Une autre découverte : la longue gestation de « La Guerre du feu », qui ne se gagna pas en un jour. Il n’y eut certes pas autant de tâtonnements et de versions que  chez H.G. Wells  pour « The Time Machine », mais les deux maîtres se rejoignent tout de même dans leur perfectionnisme : ils ont de toute évidence senti, l’un et l’autre, qu’ils peaufinaient chacun de leur côté une œuvre majeure, de celles qui marquent une époque et conditionnent les suivantes.

La lecture de ce choix de textes rares, et de cette riche préface, apporte d’ailleurs, d’une manière globale, la réponse à une autre vieille question : pourquoi Pierre Versins, dans son « Encyclopédie de l’utopie, des voyages extraordinaires et de la science fiction » (1972) a-t-il annexé le récit préhistorique ? Au fond, la préhistoire n’est pas une période imaginaire : un roman préhistorique ne serait-il pas, simplement une variante extrême de roman… historique ? La réponse est non : la conjecture, au sens de Pierre Versins (conjecture romanesque rationnelle) sourd littéralement et littérairement de tous ces textes. On se retrouve en présence d’un véritable bouillonnement d’idées, dont les possibilités d’exploitation semblent illimitées : une foisonnement des possibles.

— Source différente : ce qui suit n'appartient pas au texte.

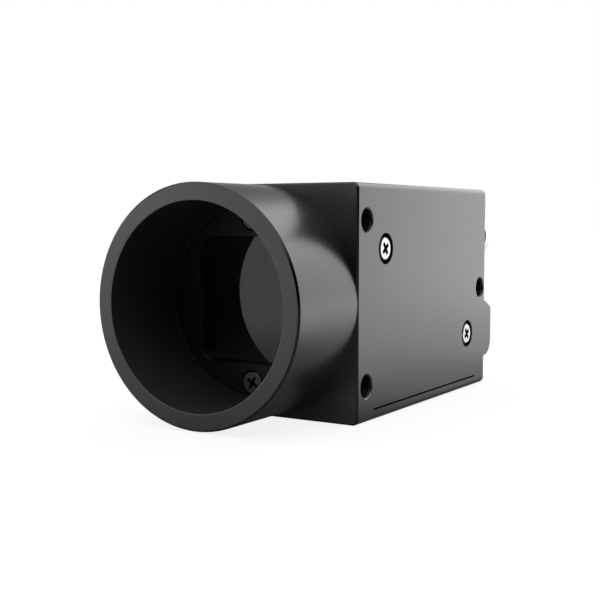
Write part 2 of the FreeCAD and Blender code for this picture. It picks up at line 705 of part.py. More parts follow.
save("front_spacers", spacers((SENSOR_BOARD_BACK, PROCESSOR_BOARD_FRONT)))
save("rear_spacers", spacers((PROCESSOR_BOARD_BACK, INTERFACE_BOARD_FRONT)))
save("board_screws", small_screws(BOARD_HOLES, INTERFACE_BOARD_BACK + SMALL_SCREW[1], vec(0, -1, 0)))
connector_screw_top = CONNECTOR_BOARD_FRONT - SMALL_SCREW[1]
save("connector_board_screws", small_screws(POST_PLACES, connector_screw_top, vec(0, 1, 0)))

GAPS = {
    "front": (SENSOR_BOARD_BACK, PROCESSOR_BOARD_FRONT),
    "middle": (PROCESSOR_BOARD_BACK, INTERFACE_BOARD_FRONT),
    "rear": (INTERFACE_BOARD_BACK, CONNECTOR_BOARD_FRONT),
}
for place, gap in GAPS.items():
    plug, socket = link_halves(gap)
    save("link_plug_" + place, plug)
    save("link_socket_" + place, socket)

save("processor_chip", processor_chip())
save("memory_chip", block_before(MEMORY_CHIP, PROCESSOR_BOARD_FRONT))
save("data_chip", block_before(DATA_CHIP, INTERFACE_BOARD_FRONT))
save("power_coils", power_coils())
save("capacitors", capacitors())

save("housing_cover", housing_cover())
save("cover_screws_front", cover_screws(COVER_SCREW_FRONT))
save("cover_screws_rear", cover_screws(COVER_SCREW_REAR))
save("floor_plate", floor_plate())

save("rear_housing", rear_housing())
save("data_socket_shell", data_socket_shell())
save("data_socket_tongue", data_socket_tongue())
save("power_socket_shell", power_socket_shell())
save("power_socket_nut", power_socket_nut())
save("power_socket_insert", power_socket_insert())
save("power_socket_pins", power_socket_pins())
save("status_lamp", status_lamp())
save("status_light_pipe", status_light_pipe())
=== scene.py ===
import math

import bmesh
import bpy
import numpy as np
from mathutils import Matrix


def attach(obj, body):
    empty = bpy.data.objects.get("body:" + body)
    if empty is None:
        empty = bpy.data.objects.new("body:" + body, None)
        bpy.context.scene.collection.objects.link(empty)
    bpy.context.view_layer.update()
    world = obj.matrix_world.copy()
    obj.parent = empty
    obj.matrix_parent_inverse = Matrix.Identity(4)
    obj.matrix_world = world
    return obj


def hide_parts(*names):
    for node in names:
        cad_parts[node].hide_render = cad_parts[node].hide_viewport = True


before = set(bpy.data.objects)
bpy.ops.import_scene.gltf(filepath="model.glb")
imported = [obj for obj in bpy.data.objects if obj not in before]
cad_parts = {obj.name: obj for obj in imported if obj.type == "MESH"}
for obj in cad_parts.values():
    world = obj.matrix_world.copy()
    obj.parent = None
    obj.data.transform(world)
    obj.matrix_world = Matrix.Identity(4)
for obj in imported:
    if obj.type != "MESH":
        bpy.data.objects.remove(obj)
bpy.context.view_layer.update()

# The viewpoint. The eye stands a little above the optical axis, to the right of the lens, and
# looks down the tube and along the side where the power socket is.
MM = 0.001
EYE_TURN, EYE_DROP = 31.5705, 4.496
eye = bpy.data.objects.new("eye", bpy.data.cameras.new("eye"))
eye.data.lens = 62.48
eye.data.sensor_width = 36.0
eye.data.clip_start = 5.0 * MM
eye.location = (72.743 * MM, -94.854 * MM, 10.253 * MM)
eye.rotation_euler = (math.radians(90.0 - EYE_DROP), 0.0, math.radians(EYE_TURN))
bpy.context.scene.collection.objects.link(eye)
bpy.context.scene.camera = eye
bpy.context.scene.view_settings.view_transform = "Standard"

# The studio table, a sheet of white paper. The eye sees it as white as the room. Metal and glass
# show its own glow, which is painted darker round the object and in front of the lens: a painted
# shadow and painted shade. Under diffuse light it is only grey, so the object's shadow stays.
TABLE_TOP = -14.52 * MM
TABLE_HALF = 2.0
PAPER_WHITE = 0.86


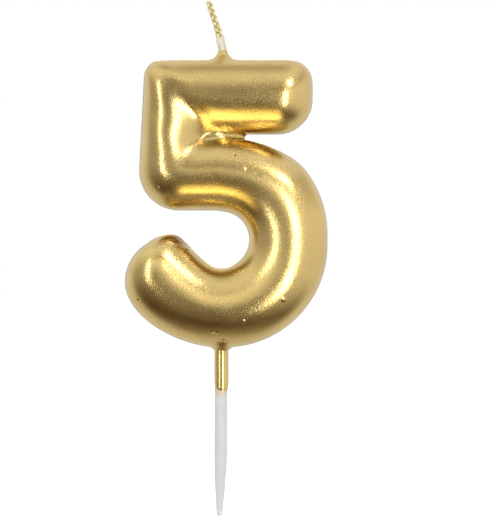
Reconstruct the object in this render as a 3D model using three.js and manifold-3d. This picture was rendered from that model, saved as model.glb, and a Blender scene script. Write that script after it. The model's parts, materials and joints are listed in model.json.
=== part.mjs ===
// A moulded number-five birthday candle: a wax numeral under a gold lacquer coat, a plaited
// cotton wick and a round plastic pick that pushes into a cake.
//
// Millimetres, +Z up, the numeral reads from the -Y side with +X to its right. The origin is on
// the pick's axis at the numeral's foot, level with the top of the cake.
//
// The numeral is one stroke, lofted through elliptical sections. Each section stands between an
// inner and an outer rail: bar, turn round the top left, arm, bowl, then the hook's end.
import * as THREE from "three";
import { mergeVertices } from "three/addons/utils/BufferGeometryUtils.js";
import Module from "manifold-3d";

const wasm = await Module();
wasm.setup();

// ---- driving dimensions ----------------------------------------------------------------

const HEIGHT = 65; // numeral, foot to top
const HALF_DEPTH = 7.75; // numeral, front to mid plane
const COAT = 0.3; // lacquer coat
const COAT_GAP = 0.15; // between the coat and the wax

const BAR_END_X = 20.6;
const BAR_FOOT = 47.95; // underside of the top bar
const HALF_STROKE = (HEIGHT - BAR_FOOT) / 2;
const BAR_END_ROUND = 6.2; // how far from its end the bar starts to round off in depth
const BAR_CORNERS = { top: 5.6, bottom: 8 };

const STEM = { top: -17.5, foot: -18.6, cornerTop: 4.4, cornerFoot: 9 }; // left edge, x
const NOTCH = { x: -1, z: 47.85, slot: 0.1 }; // closed end of the slot between bar and arm
const ARM_FOOT = 30.85; // underside of the arm
const WEB = { x: -1.3, z: 47.85, halfLength: 4, halfHeight: 2.3, halfDepth: 4.2 };

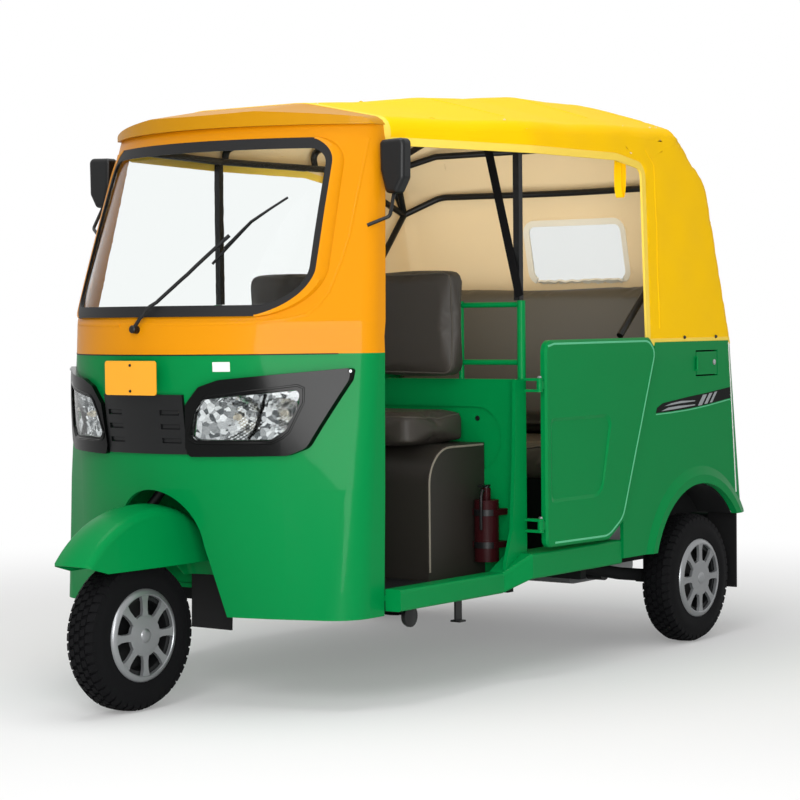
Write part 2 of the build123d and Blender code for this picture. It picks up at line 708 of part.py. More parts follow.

Oserais-je une critique ? Une supplique, plutôt : on aimerait avoir davantage d’illustrations ! Douze reproductions, dans un volume qui en compte 350, c’est trop peu, l’amateur est en manque. Ah ! La cruelle scène de la « Chasse au mammouths », p.314, due à Émile Bayard et tirée de « L’Homme primitif » (1870) : je pense que l’anthologiste n’aurait pas dû hésiter à élargir le choix, quitte, comme dans cet exemple, à s’éloigner un peu des illustrations rosniennes stricto sensu, du moment que l’esprit s’y retrouve !

À propos d’illustrations, saluons celle de couverture, due à Melchior Ascaride. Regardez ce mammouth, on a l’impression qu’il va nous parler… Et surtout, voyez, dans le trait même qui le dessine, briller subtilement le feu des conquérants.